The Government will also spend $38.5 million over two years to advertise the outcomes of the Henry Tax Review even though they only adopted a handful of the Review’s 138 recommendations.
Despite having not even introduced their Paid Parental Leave (PPL) legislation into the Parliament, for the second Budget year running, the Government has committed funding for PPL advertising to a new total of $12 million.
The Prime Minister’s daily PR spin on hospitals will continue with a new $29.5 million advertising campaign to sell their health package even though Western Australia has not signed on and all new beds won’t even be delivered until 2013-14.
With broadband services under the NBN still years away, the Rudd Government has committed $16 million over two years, including $7.6 million in the current financial year, on an NBN advertising campaign while at the same time, cutting $16.4 million from the previous Coalition Government’s ‘Australian Broadband Guarantee’ programme which ensured fast and affordable broadband.

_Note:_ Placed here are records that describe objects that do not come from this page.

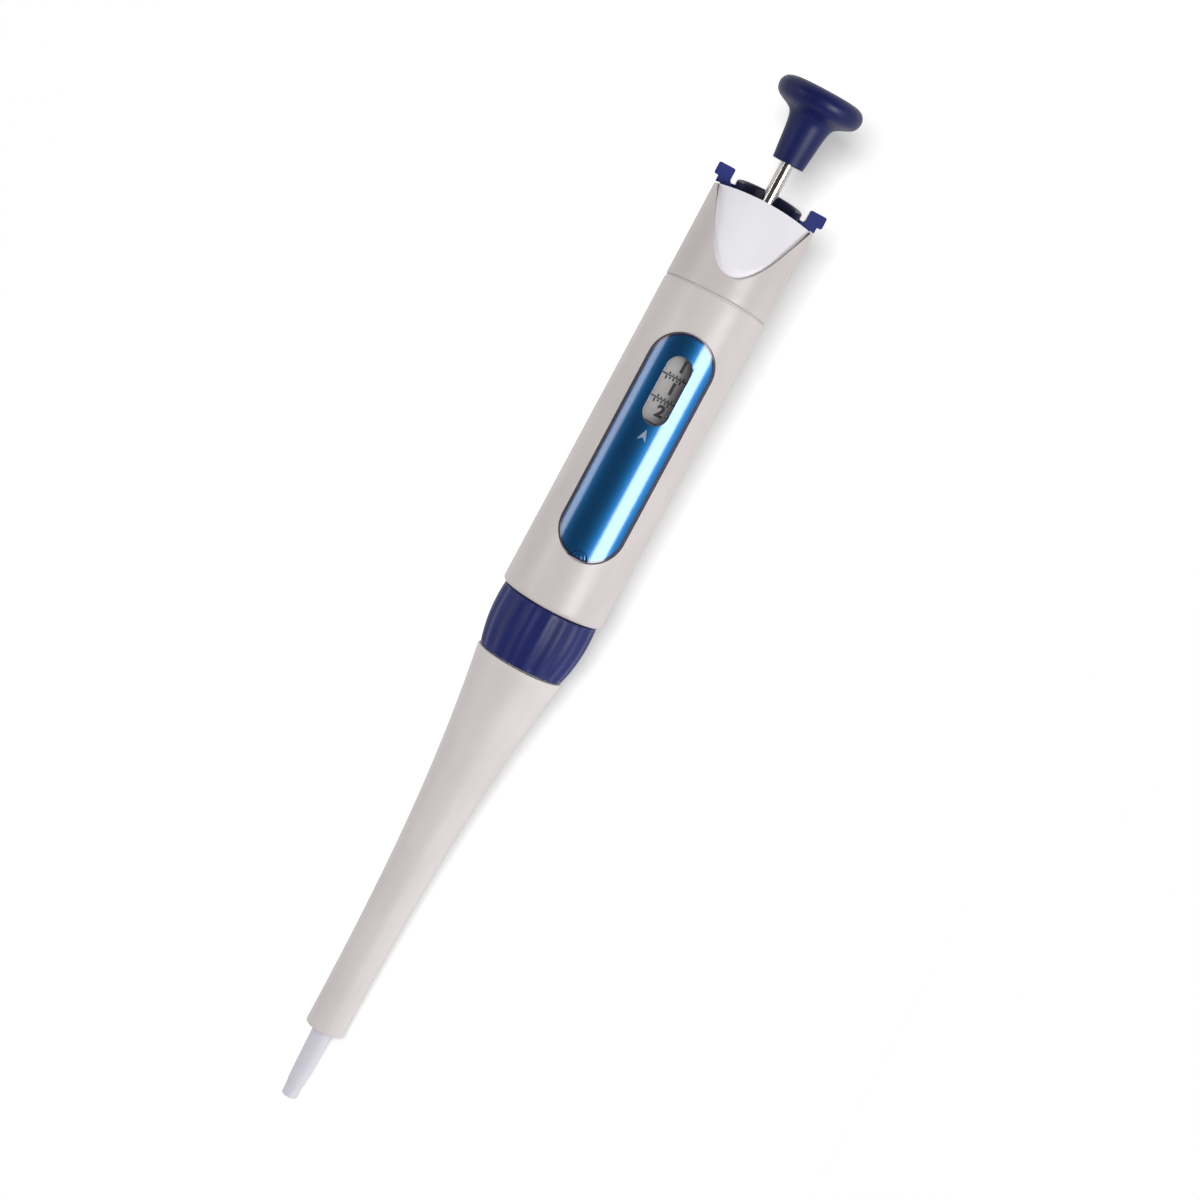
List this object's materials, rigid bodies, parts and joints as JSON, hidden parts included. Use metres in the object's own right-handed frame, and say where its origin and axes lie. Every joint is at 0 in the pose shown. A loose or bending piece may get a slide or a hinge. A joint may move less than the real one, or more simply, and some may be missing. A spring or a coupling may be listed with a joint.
{
  "type": "adjustable micropipette",
  "caption": "Hand-held adjustable micropipette with thumb knob, tip ejector pad, volume counter window, knurled ring, tapered ejector sleeve and nozzle.",
  "frame": {"origin": "centre of the nozzle's end face, where the pipette's axis leaves it", "axes": "+Z along the pipette's axis towards the thumb knob, -Y out of the front with the counter window, +X to the viewer's right"},
  "size_m": [0.0254, 0.0403, 0.245],
  "materials": {
    "grey_plastic": "light warm grey, satin",
    "pad_plastic": "white, satin",
    "navy_plastic": "deep navy, fine texture",
    "dark_navy_plastic": "nearly black navy",
    "blue_plastic": "blue, satin",
    "label_blue": "glossy blue film",
    "lilac_plastic": "pale lilac, slightly translucent",
    "clear_plastic": "clear",
    "drum_plastic": "matt light grey",
    "inner_plastic": "white engineering plastic",
    "steel": "polished stainless steel",
    "brass": "machined",
    "seal_rubber": "black, soft"
  },
  "bodies": {
    "pipette_body": {"tip_cone": "lilac_plastic", "piston_seal": "seal_rubber", "seal_retainer": "inner_plastic", "piston_bush": "brass", "cone_socket": "inner_plastic", "spring_housing": "inner_plastic", "blowout_spring": "steel", "return_spring": "steel", "spindle_nut": "brass", "top_bridge": "inner_plastic", "counter_base": "inner_plastic", "counter_frame": "inner_plastic", "carry_pin": "steel", "handle_shell": "grey_plastic", "label_plate": "label_blue", "window_lens": "clear_plastic", "upper_cap": "grey_plastic", "top_plate": "blue_plastic", "neck_collar": "dark_navy_plastic", "finger_rest": "grey_plastic", "finger_rest_screw": "steel", "ejector_spring": "steel"},
    "calibration": {"calibration_nut": "brass"},
    "setting": {"number_drum_units": "drum_plastic"},
    "tens": {"number_drum_tens": "drum_plastic"},
    "hundreds": {"number_drum_hundreds": "drum_plastic"},
    "carry_lower": {"carry_pinion_lower": "brass"},
    "carry_upper": {"carry_pinion_upper": "brass"},
    "spindle": {"volume_spindle": "steel"},
    "plunger": {"thumb_knob": "navy_plastic", "plunger_rod": "steel", "stop_collar": "inner_plastic", "piston": "steel"},
    "blowout": {"blowout_plate": "steel"},
    "ejector": {"thumb_pad": "pad_plastic", "ejector_yoke": "inner_plastic", "ejector_strip_left": "steel", "ejector_strip_right": "steel", "ejector_hub": "inner_plastic"},
    "ring": {"adjust_ring": "navy_plastic"},
    "sleeve": {"ejector_sleeve": "grey_plastic"}
  },
  "joints": [
    {"name": "volume_setting", "type": "hinge", "parent": "pipette_body", "child": "setting", "pos_m": [0, 0, 0.17], "axis": [0, 0, 1], "range_deg": [-3313, 3169]},
    {"name": "tens_turn", "type": "hinge", "parent": "pipette_body", "child": "tens", "pos_m": [0, 0, 0.1755], "axis": [0, 0, 1], "range_deg": [-332, 318]},
    {"name": "hundreds_turn", "type": "hinge", "parent": "pipette_body", "child": "hundreds", "pos_m": [0, 0, 0.181], "axis": [0, 0, 1], "range_deg": [-34, 32]},
    {"name": "carry_lower_turn", "type": "hinge", "parent": "pipette_body", "child": "carry_lower", "pos_m": [0, 0.00485, 0.173], "axis": [0, 0, 1], "range_deg": [-830, 794]},
    {"name": "carry_upper_turn", "type": "hinge", "parent": "pipette_body", "child": "carry_upper", "pos_m": [0, 0.00485, 0.1782], "axis": [0, 0, 1], "range_deg": [-84, 80]},
    {"name": "volume_rise", "type": "slide", "parent": "setting", "child": "spindle", "axis": [0, 0, 1], "range_m": [-0.00598, 0.00572]},
    {"name": "plunger_press", "type": "slide", "parent": "spindle", "child": "plunger", "axis": [0, 0, -1], "range_m": [0, 0.00978], "stiffness_N_per_m": 300, "springref_m": -0.01, "deforming": ["return_spring"]},
    {"name": "blowout_give", "type": "slide", "parent": "pipette_body", "child": "blowout", "axis": [0, 0, -1], "range_m": [0, 0.0025], "deforming": ["blowout_spring"]},
    {"name": "ejector_press", "type": "slide", "parent": "pipette_body", "child": "ejector", "axis": [0, 0, -1], "range_m": [0, 0.005], "stiffness_N_per_m": 400, "springref_m": -0.005, "deforming": ["ejector_spring"]},
    {"name": "ring_turn", "type": "hinge", "parent": "ejector", "child": "ring", "pos_m": [0, 0, 0.116], "axis": [0, 0, 1], "range_deg": [0, 721]},
    {"name": "sleeve_lower", "type": "slide", "parent": "ejector", "child": "sleeve", "axis": [0, 0, -1], "range_m": [0, 0.004]},
    {"name": "calibration_turn", "type": "hinge", "parent": "pipette_body", "child": "calibration", "pos_m": [0, 0, 0.1972], "axis": [0, 0, 1], "range_deg": [-180, 180]}
  ],
  "couplings": [
    {"joint": "volume_setting", "follows": "volume_rise", "rad_per_m": 9666.4},
    {"joint": "tens_turn", "follows": "volume_rise", "rad_per_m": 966.64},
    {"joint": "hundreds_turn", "follows": "volume_rise", "rad_per_m": 96.664},
    {"joint": "carry_lower_turn", "follows": "volume_rise", "rad_per_m": 2416.6},
    {"joint": "carry_upper_turn", "follows": "volume_rise", "rad_per_m": 241.66},
    {"joint": "blowout_give", "follows": "plunger_press", "ratio": 0.2556},
    {"joint": "ring_turn", "follows": "sleeve_lower", "rad_per_m": 3141.6}
  ]
}
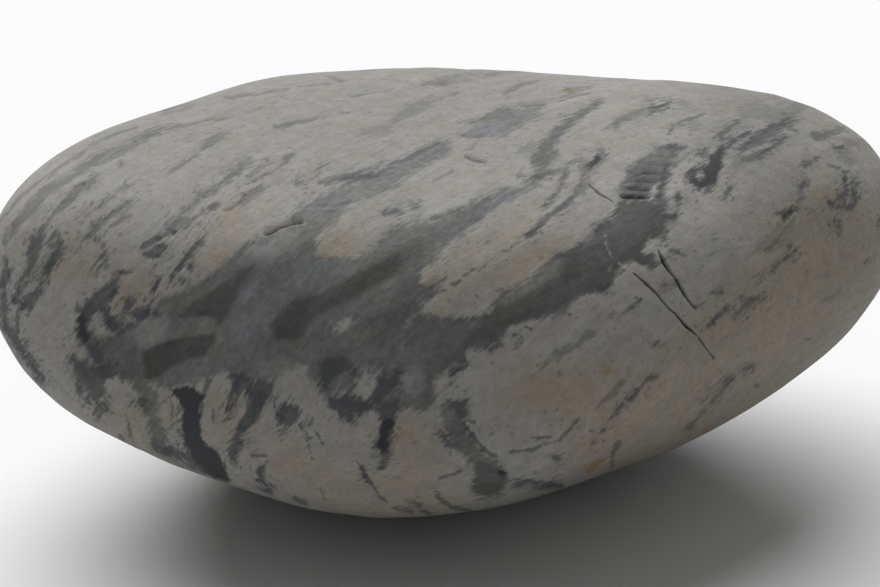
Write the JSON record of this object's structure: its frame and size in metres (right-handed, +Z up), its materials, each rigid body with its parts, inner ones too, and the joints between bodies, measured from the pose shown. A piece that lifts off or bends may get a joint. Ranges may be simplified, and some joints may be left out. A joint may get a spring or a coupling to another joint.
{
  "type": "river pebble",
  "caption": "Smooth water-worn river stone, a flattened rounded lump with soft faces, cracks and a small stepped patch, resting on its underside.",
  "frame": {"origin": "on the ground under the middle of the stone's bounding box", "axes": "+X along the stone's length to its blunt end, -Y to the side with the two cracks, +Z up"},
  "size_m": [0.1, 0.0736, 0.044],
  "materials": {
    "worn_stone": "matt, water-worn, light grey with slate-grey layers and tan stains"
  },
  "bodies": {
    "root": {"pebble": "worn_stone"}
  },
  "joints": []
}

It would appear that politically motivated government advertising is more important to Kevin Rudd than the $21.2 million programme to combat illicit drugs, from which he has cut $4 million.
DEFENCE
Wayne Swan’s Budget delivers Kevin Rudd’s priorities to Defence — more bureaucrats and less to the front line, increasing civilian numbers by 1,500 and cutting the number of uniform personnel by 500. The Budget will also place greater pressure on recruitment and retention in the ADF with further cuts to the successful defence gap year programme.
INFRASTRUCTURE:
The Budget does not invest a single additional dollar in Australia’s major road networks. There is no additional funding for the duplication of the Pacific Highway, making a farce of Kevin Rudd’s commitment to finish the duplication by 2016 — another broken promise.